The report draws on various findings and legal analysis of our research Investigating the 1981 Massacre (2022).
It also highlights various aspects of the documentation work of our research group, Rastyad Collective. After 42 years, our research led to the official recognition of the most extensive mass killings in Iran’s recent history. It is for the first time that a UN Special Rapporteur (or any other UN official) has held the Iranian authorities accountable for the crime of genocide. This is a great victory for the victims and survivors of mass killings.
The most important conclusion of the report: Based on our interdisciplinary documentation work and legal analysis, the Special Rapporteur categorises the atrocity crimes committed in 1981-1982 as genocide and crimes against humanity.
“A recent study, carried out by Rastyad Collective, has provided documents with the identities of more than 3500 victims who were reportedly executed between 21 June 1981 to 21 March 1982 in 85 cities. Reportedly, these numbers also represent the numbers provided in official state media: the established data has been based on more than 250 official documents of judiciary and political authorities, including official statements and press releases issued by the Islamic Revolutionary Courts and the Islamic Revolutionary Guard Corps (IRGC) in 85 cities.The data has been substantiated by archival analysis of official statements published in three major state-run newspaper: Jomhuri-e Eslami, Ettela’at, and Kayhan. Additionally, field research was conducted in Tehran’s largest cemetery, Behesht-e Zahra, to locate the grave locations of over 1000 executed victims.”
“The Special Rapporteur seeks the establishment of an international accountability mechanism to ensure prompt, impartial, thorough and transparent criminal investigations inter alia of […]b) The “atrocity crime” of genocide during the 1980s including in 1981–1982 and 1988 committed with perpetrator’s specific intent of killing, or physically or mentally harming members of groups perceived as apostates, non-believers, believing in deviant religions or beliefs or members of religious minorities.”

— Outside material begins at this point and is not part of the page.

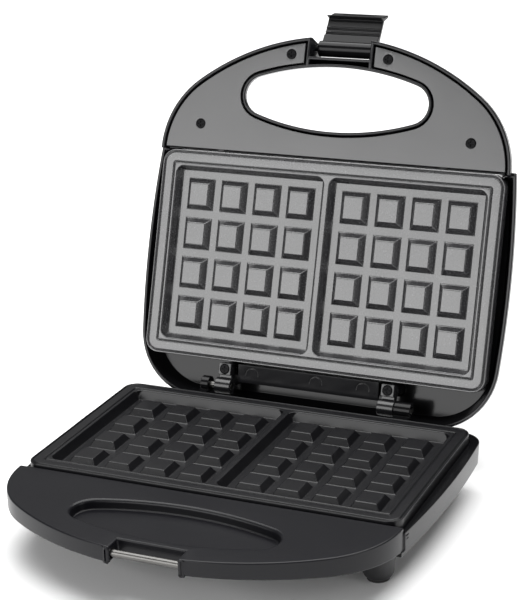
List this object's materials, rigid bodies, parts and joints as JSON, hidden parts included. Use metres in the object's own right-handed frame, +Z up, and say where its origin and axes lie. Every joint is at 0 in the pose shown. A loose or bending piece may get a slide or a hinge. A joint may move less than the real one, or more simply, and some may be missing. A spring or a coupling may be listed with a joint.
{
  "type": "waffle maker",
  "caption": "Hinged electric waffle maker shown open, with gridded cooking plates, half-moon handles with finger openings, a swinging front latch and short feet.",
  "frame": {"origin": "on the worktop, under the middle of the bounding box of the open waffle maker", "axes": "+Z up, +X to the right seen from the handle side, -Y towards the user and the handles, +Y towards the hinge and the open lid"},
  "size_m": [0.2308, 0.3147, 0.2477],
  "materials": {
    "gloss_black": "glossy moulded black",
    "matte_black": "matt moulded black",
    "dark_grey": "satin dark grey",
    "mid_grey": "satin mid grey",
    "lid_rim_grey": "satin grey, glossy between the hinges",
    "hinge_grey": "light grey cast block",
    "nonstick_dark": "cast, dark non-stick coating",
    "nonstick_grey": "cast, grey non-stick coating",
    "steel": "drawn steel",
    "black_steel": "black screw steel",
    "heater_steel": "oxidised heater sheath",
    "tray_steel": "bright folded sheet",
    "ceramic": "unglazed",
    "lead_sleeve": "silicone sleeve",
    "pad_rubber": "matt",
    "red_lens": "clear red",
    "green_lens": "clear green",
    "lamp_glass": "clear"
  },
  "bodies": {
    "base": {"base_housing": "gloss_black", "bottom_cover": "matte_black", "base_handle_cover": "dark_grey", "catch_bar": "steel", "lower_cooking_plate": "nonstick_dark", "lower_heating_element": "heater_steel", "lower_heat_reflector": "tray_steel", "thermostat": "ceramic", "thermal_fuse": "ceramic", "terminal_block": "ceramic", "base_leads": "lead_sleeve", "cord_gland": "matte_black", "front_feet": "matte_black", "rear_feet": "matte_black", "foot_pads": "pad_rubber", "foot_screws": "steel", "base_handle_screws": "black_steel", "lower_plate_screws": "steel", "base_hinge_brackets": "gloss_black", "base_hinge_screws": "black_steel", "hinge_pins": "steel"},
    "lid": {"lid_frame": "lid_rim_grey", "lid_cap": "gloss_black", "lid_handle_cover": "mid_grey", "lid_handle_screws": "black_steel", "upper_cooking_plate": "nonstick_grey", "upper_plate_screws": "steel", "upper_heating_element": "heater_steel", "upper_heat_reflector": "tray_steel", "lid_rear_panel": "lid_rim_grey", "lid_hinge_brackets": "hinge_grey", "lid_hinge_screws": "black_steel", "power_lens": "red_lens", "ready_lens": "green_lens", "indicator_lamps": "lamp_glass", "latch_pin": "steel"},
    "latch": {"latch": "gloss_black"}
  },
  "joints": [
    {"name": "lid_hinge", "type": "hinge", "parent": "base", "child": "lid", "pos_m": [0, 0.05356, 0.0374], "axis": [1, 0, 0], "range_deg": [0, 108.6]},
    {"name": "latch_hinge", "type": "hinge", "parent": "lid", "child": "latch", "pos_m": [0, 0.13235, 0.2295], "axis": [1, 0, 0], "range_deg": [0, 109]}
  ]
}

“The Special Rapporteur has received reports that mass executions were carried out to deliberately destroy the perceived “anti-Islam” groups within the Iranian society. In order to provide substantive evidence of the mens rea, a significant number of statements and fatwas issued by the Supreme Leader Ayatollah Khomeini; Attorney General of Islamic Revolutionary Courts, Hossein Moussavi Tabrizi; Mohammad Mohammadi Gilani and Ayatollah Khamenei, as well as press releases issued by Islamic Revolutionary Courts across the country have been presented. Death sentences had, in most cases, a religious motivation and were intended to exterminate the perceived “anti-Islam” groups, classified as monafeqin (used in reference to members and sympathizers of PMOI, kafir and murtad (used in reference to members and sympathizers of Marxist, Communist and other secular leftist organizations and groups with non-theistic worldviews).[1] The pronouncements and decisions of the Revolutionary Courts confirm that death sentences for these “anti-Islam” groups were issued regardless of the age, gender, and the nature of political activism of individual victims.

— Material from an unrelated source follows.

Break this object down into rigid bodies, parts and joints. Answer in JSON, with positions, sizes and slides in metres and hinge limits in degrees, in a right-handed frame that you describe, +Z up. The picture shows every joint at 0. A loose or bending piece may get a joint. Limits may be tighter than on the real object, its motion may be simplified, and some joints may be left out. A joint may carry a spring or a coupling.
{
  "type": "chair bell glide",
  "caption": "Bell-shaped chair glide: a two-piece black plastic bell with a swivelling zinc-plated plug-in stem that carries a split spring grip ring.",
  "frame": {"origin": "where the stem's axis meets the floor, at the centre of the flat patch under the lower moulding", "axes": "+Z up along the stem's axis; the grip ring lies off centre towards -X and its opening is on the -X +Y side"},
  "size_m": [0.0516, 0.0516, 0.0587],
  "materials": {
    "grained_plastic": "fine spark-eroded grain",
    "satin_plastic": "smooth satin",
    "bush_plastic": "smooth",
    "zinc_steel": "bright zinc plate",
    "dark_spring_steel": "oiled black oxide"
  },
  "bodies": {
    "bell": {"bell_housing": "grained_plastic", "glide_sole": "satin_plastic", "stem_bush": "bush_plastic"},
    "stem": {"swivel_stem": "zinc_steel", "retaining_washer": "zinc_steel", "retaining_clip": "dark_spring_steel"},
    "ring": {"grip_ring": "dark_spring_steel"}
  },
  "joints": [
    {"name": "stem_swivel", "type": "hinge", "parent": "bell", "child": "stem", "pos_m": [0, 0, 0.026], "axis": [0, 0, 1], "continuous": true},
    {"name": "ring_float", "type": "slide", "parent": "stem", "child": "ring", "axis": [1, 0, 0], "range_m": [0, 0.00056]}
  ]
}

The religious nature of allegations against dissidents at the time of the massacre and the establishment of ad hoc religious tribunals (Islamic Revolutionary Courts) across the country in a systematic manner, are arguments directing towards Islamic regime’s special intent to destroy its perceived anti-Islam groups, PMOI, Marxists, communists, and other political groups with non-theistic worldviews. Perpetrators defined these groups and their religious identities based on theological doctrines and in view of their attitude towards religion. The classification of members and underage sympathizers of these groups in terms of “anti-Islam” groups and their destruction based on extra-legal allegations of “waging war against Allah and Islam” demonstrates the genocidal intent of perpetrators. The genocidal aspect of the 1981 massacres is arguably also evidenced by forced conversions of prisoners, who were classified as kafer, murtad or munafiq.”